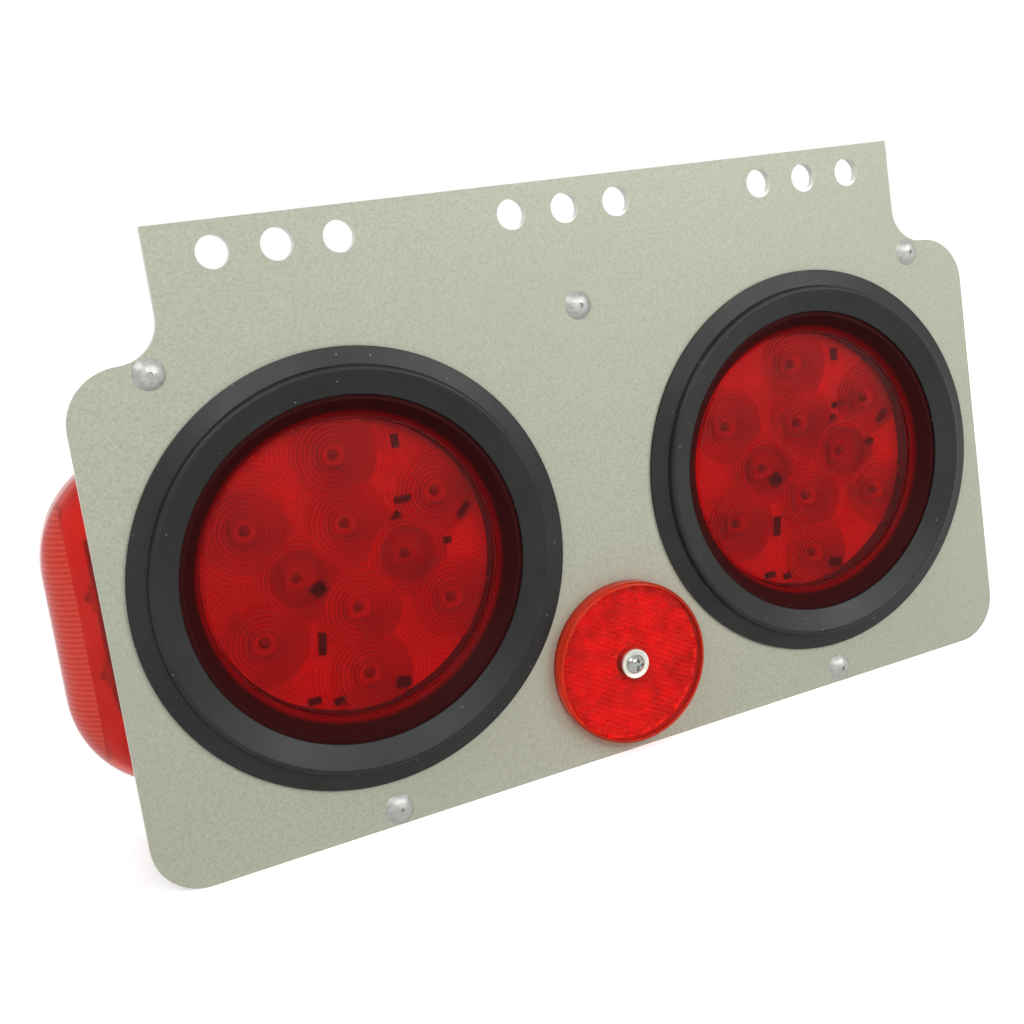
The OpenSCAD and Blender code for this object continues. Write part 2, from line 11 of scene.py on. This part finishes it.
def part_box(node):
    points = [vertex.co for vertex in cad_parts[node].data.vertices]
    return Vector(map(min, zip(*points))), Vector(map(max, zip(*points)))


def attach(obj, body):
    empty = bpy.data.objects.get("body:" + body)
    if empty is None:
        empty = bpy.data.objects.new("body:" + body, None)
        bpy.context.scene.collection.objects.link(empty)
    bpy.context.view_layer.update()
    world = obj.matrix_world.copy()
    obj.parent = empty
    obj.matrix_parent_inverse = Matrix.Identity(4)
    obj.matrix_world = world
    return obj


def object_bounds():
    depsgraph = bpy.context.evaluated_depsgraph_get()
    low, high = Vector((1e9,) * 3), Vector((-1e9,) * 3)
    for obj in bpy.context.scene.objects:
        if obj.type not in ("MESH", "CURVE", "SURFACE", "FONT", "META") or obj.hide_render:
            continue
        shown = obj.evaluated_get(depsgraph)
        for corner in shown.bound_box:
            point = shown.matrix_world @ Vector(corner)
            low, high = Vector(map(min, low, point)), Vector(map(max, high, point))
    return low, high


MM = 0.001

# Camera, as solved from the photograph's circles and rivets
TARGET = Vector((-0.01616, 0.0, -0.07501))
CAMERA_DISTANCE = 0.4154
CAMERA_AZIMUTH, CAMERA_ELEVATION, CAMERA_ROLL = (math.radians(a) for a in (-23.82, 8.09, -8.22))
CAMERA_LENS = 44.06
CAMERA_SHIFT = (-0.0358, -0.0688)

# Strength of the light from all round, and of the floor's own glow under the object, where white is 1. The
# glow rises to white between two distances from the origin, in metres.
WORLD_LIGHT = 0.2
FLOOR_GLOW = 0.5
FLOOR_GLOW_REACH = (0.3, 1.2)
FLOOR_HALF_WIDTH = 6.0

# Height over the end cap at which the side marker's ribs begin, and the distance between them
MARKER_TIER = 13.8 * MM
RIB_PITCH = 1.65 * MM

# Distance between the corner cubes behind the reflector's face, how far they keep from the washer and from
# the back disc's edge, and how far they stand off that disc
PRISM_PITCH = 1.95 * MM
PRISM_MARGIN = 0.2 * MM
PRISM_GAP = 0.1 * MM

# Depth of the rings on the back of a round lamp's lens, the distance between them, how far the modelled ones
# reach, the radius of their middle that gets the darkest painted shade, and the direction of the painted
# light on their slopes
OPTIC_DEPTH = 0.6 * MM
OPTIC_PITCH = 1.5 * MM
OPTIC_REACH = 13.5 * MM
OPTIC_SHADED_CORE = 4 * MM
PAINTED_LIGHT_SLOPE = (0.5, 0.0, -0.85)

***

THE EXERCISE: Give the listing again, word for word.

CORRECT RESULT:
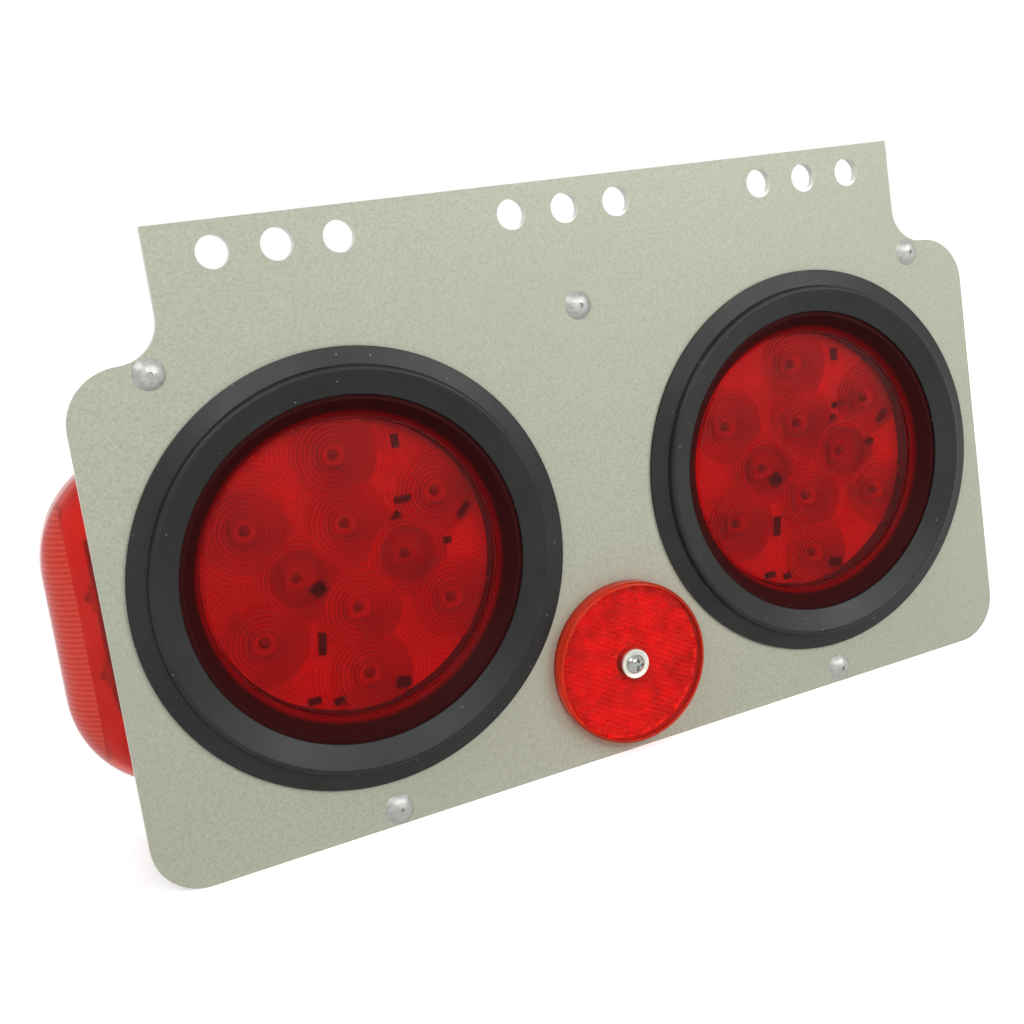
The OpenSCAD and Blender code for this object continues. Write part 2, from line 11 of scene.py on. This part finishes it.
def part_box(node):
    points = [vertex.co for vertex in cad_parts[node].data.vertices]
    return Vector(map(min, zip(*points))), Vector(map(max, zip(*points)))


def attach(obj, body):
    empty = bpy.data.objects.get("body:" + body)
    if empty is None:
        empty = bpy.data.objects.new("body:" + body, None)
        bpy.context.scene.collection.objects.link(empty)
    bpy.context.view_layer.update()
    world = obj.matrix_world.copy()
    obj.parent = empty
    obj.matrix_parent_inverse = Matrix.Identity(4)
    obj.matrix_world = world
    return obj


def object_bounds():
    depsgraph = bpy.context.evaluated_depsgraph_get()
    low, high = Vector((1e9,) * 3), Vector((-1e9,) * 3)
    for obj in bpy.context.scene.objects:
        if obj.type not in ("MESH", "CURVE", "SURFACE", "FONT", "META") or obj.hide_render:
            continue
        shown = obj.evaluated_get(depsgraph)
        for corner in shown.bound_box:
            point = shown.matrix_world @ Vector(corner)
            low, high = Vector(map(min, low, point)), Vector(map(max, high, point))
    return low, high


MM = 0.001

# Camera, as solved from the photograph's circles and rivets
TARGET = Vector((-0.01616, 0.0, -0.07501))
CAMERA_DISTANCE = 0.4154
CAMERA_AZIMUTH, CAMERA_ELEVATION, CAMERA_ROLL = (math.radians(a) for a in (-23.82, 8.09, -8.22))
CAMERA_LENS = 44.06
CAMERA_SHIFT = (-0.0358, -0.0688)

# Strength of the light from all round, and of the floor's own glow under the object, where white is 1. The
# glow rises to white between two distances from the origin, in metres.
WORLD_LIGHT = 0.2
FLOOR_GLOW = 0.5
FLOOR_GLOW_REACH = (0.3, 1.2)
FLOOR_HALF_WIDTH = 6.0

# Height over the end cap at which the side marker's ribs begin, and the distance between them
MARKER_TIER = 13.8 * MM
RIB_PITCH = 1.65 * MM

# Distance between the corner cubes behind the reflector's face, how far they keep from the washer and from
# the back disc's edge, and how far they stand off that disc
PRISM_PITCH = 1.95 * MM
PRISM_MARGIN = 0.2 * MM
PRISM_GAP = 0.1 * MM

# Depth of the rings on the back of a round lamp's lens, the distance between them, how far the modelled ones
# reach, the radius of their middle that gets the darkest painted shade, and the direction of the painted
# light on their slopes
OPTIC_DEPTH = 0.6 * MM
OPTIC_PITCH = 1.5 * MM
OPTIC_REACH = 13.5 * MM
OPTIC_SHADED_CORE = 4 * MM
PAINTED_LIGHT_SLOPE = (0.5, 0.0, -0.85)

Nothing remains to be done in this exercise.